Am Anfang stand jedoch ein völkerrechtswidriger Akt, nämlich dass man – gegen alle Grundsätze – einen Teil Österreich abgetrennt hat. Das Selbststimmungsrecht der Völ­ker war doch nach dem Ersten Weltkrieg eines der Prinzipien, die man in Europa durchzuführen versucht hat. – Bei Südtirol hingegen hat man die Bevölkerung nicht gefragt, wie sie sich selbst sieht und wo sie sich selbst gesehen hätte. Ich denke, das ist schon eine Besonderheit, die Südtirol etwas hervorhebt aus anderen Regionen in Europa, in denen es Minderheiten anderer Volksgruppen gibt. Deshalb müssen wir sig­nalisieren – und ich glaube, dass das auch die Südtiroler Bevölkerung von uns ver­langt –, auch wenn es keine aktuellen Probleme gibt, dass wir in unserer Bundesver­fassung auf diese besondere Schutzfunktion hinweisen wollen.

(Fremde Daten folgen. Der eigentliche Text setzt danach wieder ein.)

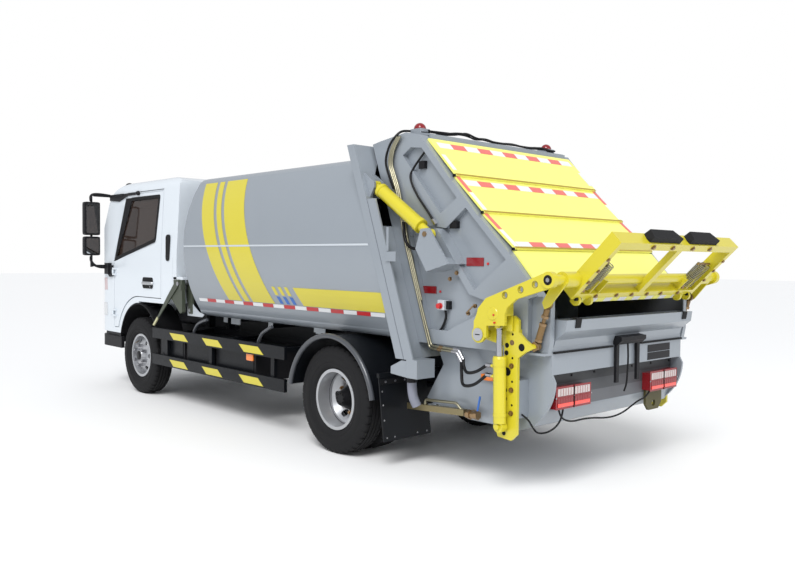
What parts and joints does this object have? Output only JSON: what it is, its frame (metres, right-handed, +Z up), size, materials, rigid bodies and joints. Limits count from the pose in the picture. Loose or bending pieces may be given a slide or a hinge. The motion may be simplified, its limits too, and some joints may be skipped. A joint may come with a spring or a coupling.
{
  "type": "garbage truck",
  "caption": "Light rear-loading compactor garbage truck with a white cab, a barrel-sided body, a lifting tailgate and a bin lifter held up in its tipping pose.",
  "frame": {"origin": "on the ground, at the centre of the truck's footprint", "axes": "+X forward, +Y to the truck's left, +Z up"},
  "size_m": [6.5295, 2.33, 2.3264],
  "materials": {
    "chassis_black": "satin",
    "cab_white": "gloss",
    "body_grey": "satin",
    "cover_yellow": "satin",
    "lifter_yellow": "satin",
    "rim_silver": "satin",
    "tyre_black": "matte",
    "window_glass": "gloss",
    "inner_plastic": "matte",
    "seat_cloth": "matte",
    "lens_clear": "gloss",
    "lens_red": "gloss",
    "rod_chrome": "polished",
    "pad_rubber": "matte",
    "tank_grey": "satin",
    "tow_olive": "satin",
    "link_bronze": "satin"
  },
  "bodies": {
    "chassis": {"chassis_rails": "chassis_black", "cross_members": "chassis_black", "cab_stand": "chassis_black", "front_bumper": "inner_plastic", "engine_block": "tank_grey", "front_axle": "chassis_black", "rear_axle": "chassis_black", "drive_shaft": "chassis_black", "side_guards": "chassis_black", "side_boxes": "inner_plastic", "fuel_tank": "tank_grey", "rear_fenders": "chassis_black", "body_shell": "body_grey", "body_rear_frame": "body_grey"},
    "cab": {"cab_shell": "cab_white", "cab_glass": "window_glass", "dashboard": "inner_plastic", "seats": "seat_cloth", "mirrors": "inner_plastic", "headlamps": "lens_clear", "grille": "inner_plastic"},
    "door_left": {"door_left": "cab_white", "door_glass_left": "window_glass"},
    "door_right": {"door_right": "cab_white", "door_glass_right": "window_glass"},
    "knuckle_left": {"knuckle_left": "chassis_black"},
    "knuckle_right": {"knuckle_right": "chassis_black"},
    "wheel_front_left": {"front_tyre_left": "tyre_black", "front_rim_left": "rim_silver"},
    "wheel_front_right": {"front_tyre_right": "tyre_black", "front_rim_right": "rim_silver"},
    "wheel_rear_left": {"rear_tyres_left": "tyre_black", "rear_rims_left": "rim_silver"},
    "wheel_rear_right": {"rear_tyres_right": "tyre_black", "rear_rims_right": "rim_silver"},
    "tailgate": {"tail_sides": "body_grey", "tail_frame": "body_grey", "rear_cover": "cover_yellow", "hopper": "body_grey", "rear_lamps": "lens_red", "lifter_brackets": "lifter_yellow", "tow_eye": "tow_olive", "rear_bracket": "inner_plastic", "lead_left": "pad_rubber", "lead_cross": "pad_rubber"},
    "tail_barrels": {"tail_barrels": "lifter_yellow"},
    "tail_rods": {"tail_rods": "rod_chrome"},
    "lifter_arms": {"lifter_arms": "lifter_yellow"},
    "lifter_frame": {"lifter_frame": "lifter_yellow", "bin_pads": "pad_rubber"},
    "lifter_barrels": {"lifter_barrels": "lifter_yellow"},
    "lifter_rods": {"lifter_rods": "rod_chrome"},
    "lifter_links": {"lifter_links": "link_bronze"}
  },
  "joints": [
    {"name": "cab_tilt", "type": "hinge", "parent": "chassis", "child": "cab", "pos_m": [3.195, 0, 0.62], "axis": [0, 1, 0], "range_deg": [0, 45]},
    {"name": "door_left_swing", "type": "hinge", "parent": "cab", "child": "door_left", "pos_m": [2.806, 0.914, 1.02], "axis": [0, 0, 1], "range_deg": [-65, 0]},
    {"name": "door_right_swing", "type": "hinge", "parent": "cab", "child": "door_right", "pos_m": [2.806, -0.914, 1.02], "axis": [0, 0, 1], "range_deg": [0, 65]},
    {"name": "steer_left", "type": "hinge", "parent": "chassis", "child": "knuckle_left", "pos_m": [2.228, 0.69, 0.389], "axis": [0, 0, 1], "range_deg": [-32, 32]},
    {"name": "steer_right", "type": "hinge", "parent": "chassis", "child": "knuckle_right", "pos_m": [2.228, -0.69, 0.389], "axis": [0, 0, 1], "range_deg": [-32, 32]},
    {"name": "roll_front_left", "type": "hinge", "parent": "knuckle_left", "child": "wheel_front_left", "pos_m": [2.228, 0.79, 0.389], "axis": [0, 1, 0], "continuous": true},
    {"name": "roll_front_right", "type": "hinge", "parent": "knuckle_right", "child": "wheel_front_right", "pos_m": [2.228, -0.79, 0.389], "axis": [0, 1, 0], "continuous": true},
    {"name": "roll_rear_left", "type": "hinge", "parent": "chassis", "child": "wheel_rear_left", "pos_m": [-1.08, 0.7525, 0.389], "axis": [0, 1, 0], "continuous": true},
    {"name": "roll_rear_right", "type": "hinge", "parent": "chassis", "child": "wheel_rear_right", "pos_m": [-1.08, -0.7525, 0.389], "axis": [0, 1, 0], "continuous": true},
    {"name": "tailgate_lift", "type": "hinge", "parent": "chassis", "child": "tailgate", "pos_m": [-1.342, 0, 2.225], "axis": [0, 1, 0], "range_deg": [0, 75]},
    {"name": "lift_barrel_swing", "type": "hinge", "parent": "chassis", "child": "tail_barrels", "pos_m": [-1.464, 0, 1.905], "axis": [0, 1, 0], "range_deg": [0, 83]},
    {"name": "lift_rod_slide", "type": "slide", "parent": "tail_barrels", "child": "tail_rods", "axis": [-0.8384, 0, -0.5451], "range_m": [0, 0.41]},
    {"name": "lifter_arm_swing", "type": "hinge", "parent": "tailgate", "child": "lifter_arms", "pos_m": [-2.45, 0, 0.962], "axis": [0, 1, 0], "range_deg": [-42.5, 0]},
    {"name": "lifter_frame_swing", "type": "hinge", "parent": "lifter_arms", "child": "lifter_frame", "pos_m": [-2.956, 0, 1.297], "axis": [0, 1, 0], "range_deg": [-90, 0]},
    {"name": "lifter_link_swing", "type": "hinge", "parent": "tailgate", "child": "lifter_links", "pos_m": [-2.78, 0, 0.91], "axis": [0, 1, 0], "range_deg": [-44, 0]},
    {"name": "lifter_barrel_swing", "type": "hinge", "parent": "tailgate", "child": "lifter_barrels", "pos_m": [-2.59, 0, 0.43], "axis": [0, 1, 0], "range_deg": [-1, 0]},
    {"name": "lifter_rod_slide", "type": "slide", "parent": "lifter_barrels", "child": "lifter_rods", "axis": [0.0204, 0, 0.9998], "range_m": [-0.105, 0]}
  ],
  "couplings": [
    {"joint": "steer_right", "follows": "steer_left", "ratio": 1},
    {"joint": "lift_barrel_swing", "follows": "tailgate_lift", "ratio": 1.1},
    {"joint": "lift_rod_slide", "follows": "tailgate_lift", "m_per_rad": 0.308},
    {"joint": "lifter_frame_swing", "follows": "lifter_arm_swing", "ratio": 2.1},
    {"joint": "lifter_link_swing", "follows": "lifter_arm_swing", "ratio": 0.95},
    {"joint": "lifter_barrel_swing", "follows": "lifter_arm_swing", "ratio": 0.015},
    {"joint": "lifter_rod_slide", "follows": "lifter_arm_swing", "m_per_rad": 0.1365}
  ]
}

Frau Kollegin Lunacek, Sie haben sich ja selbst widersprochen: Sie haben einerseits gesagt, es gebe keine Notwendigkeit, denn es gebe ja auch keine Probleme, und Be­kenntnisse in einer Verfassung seien auch nicht notwendig, haben aber dann gleich im nächsten Satz gesagt, Probleme gebe es immer nur dann, wenn in Italien rechte Re­gierungen am Werk seien. – Ich sage Ihnen, mir ist es völlig egal, welche Regierung in Italien Probleme für unsere österreichische Bevölkerungsgruppe in Südtirol verursacht. Und genau deswegen, weil es eben nicht ausgeschlossen ist, dass auch in Italien wie­der eine Regierung an die Macht kommt, die vielleicht diese Rechte wieder einschrän­ken möchte, ist es notwendig, dass wir als Österreicher dieses Signal gegenüber unse­rer Bevölkerung in Südtirol abgeben. (Beifall bei den Freiheitlichen – BZÖ und der ÖVP.)

Meine Damen und Herren, wir haben im Verfassungskonvent sehr intensiv auch über diese Fragen diskutiert. Umso mehr bedauere ich es auch im Hinblick auf diese Frage, dass wir insgesamt im Konvent keinen Konsens erzielt haben und es keine Verfas­sungsnovelle gibt, denn dann hätten wir heute keinen Entschließungsantrag beschlie­ßen müssen.

Frau Kollegin Lunacek, Sie fragen: Warum gerade jetzt? – Wir haben in der Präsi­diale – da sind auch Ihre Vertreter dabei gewesen – einstimmig diese Tagesordnung festgelegt, das also schon im Juli gesagt. Die Wahl spielt schon eine Rolle, aber nicht in dem Sinn, dass wir damit irgendwie punkten möchten, sondern weil wir gesagt ha­ben, wir wollen ein Thema haben, zu dem es einen breiten Konsens gibt, der aus der normalen Wahlkampfdiskussion herausgehalten wird. Das war der Grund, und da soll­ten Sie sich bei Ihren Klubvertretern in der Präsidiale erkunden, warum auch sie dieser Tagesordnung zugestimmt haben.

Es ist schade, dass wir heute nur über einen Entschließungsantrag diskutieren und ab­stimmen werden. Ich hätte das lieber schon in einer Verfassungsnovelle entschieden und auch festgelegt.

Wir haben im Konvent den Vorschlag gemacht, das Schutzbekenntnis zu erweitern, nämlich auch auf jene alt-österreichischen Minderheiten zu erstrecken, die nach wie vor in anderen europäischen Ländern, etwa in den Nachfolgestaaten der österrei­chisch-ungarischen Monarchie leben. Diese mussten in den letzten Jahrzehnten auch sehr, sehr viel Unangenehmes erleiden, Vertreibung und Unterdrückung. Erst seit der Wende in diesen ehemaligen kommunistischen Staaten gibt es für die Verbliebenen noch die Chance, ihre eigenen Bräuche, ihre eigene Sprache verwenden zu können und dadurch als Volksgruppe eine Zukunft zu haben.